> **TASK DETAILS**
Give the number of lines that contain the string "bodies", and nothing else.

> **SOURCE DATA**
* begin *
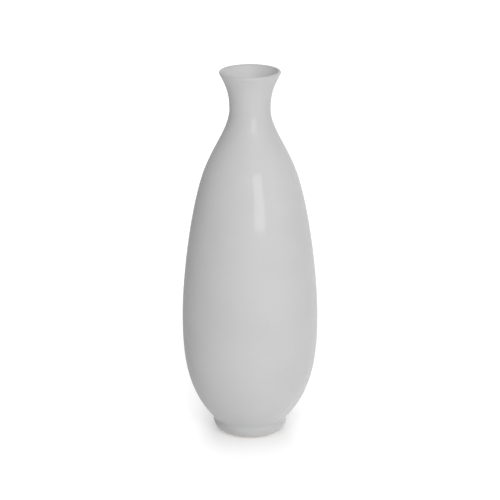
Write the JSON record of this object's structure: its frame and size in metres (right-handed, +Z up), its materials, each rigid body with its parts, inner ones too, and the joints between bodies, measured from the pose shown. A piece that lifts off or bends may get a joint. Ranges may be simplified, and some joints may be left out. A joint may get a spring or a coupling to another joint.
{
  "type": "bud vase",
  "caption": "Slender ceramic bud vase with a swelling body, narrow neck, flared lip and low turned foot, glazed outside, inside and under the foot.",
  "frame": {"origin": "on the vase's axis, at the middle of the plane that the four grip dots stand on", "axes": "+Z up along the vase's axis, towards the mouth; the vase is round, and its grip dots lie midway between the X and Y axes"},
  "size_m": [0.082, 0.082, 0.226],
  "materials": {
    "fired_clay": "matte",
    "outer_glaze": "gloss",
    "inner_glaze": "gloss",
    "base_glaze": "gloss",
    "silicone": "satin"
  },
  "bodies": {
    "root": {"clay_body": "fired_clay", "outer_glaze": "outer_glaze", "inner_glaze": "inner_glaze", "base_glaze": "base_glaze", "grip_dot_1": "silicone", "grip_dot_2": "silicone", "grip_dot_3": "silicone", "grip_dot_4": "silicone"}
  },
  "joints": []
}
* end *
> **THE OUTPUT**
2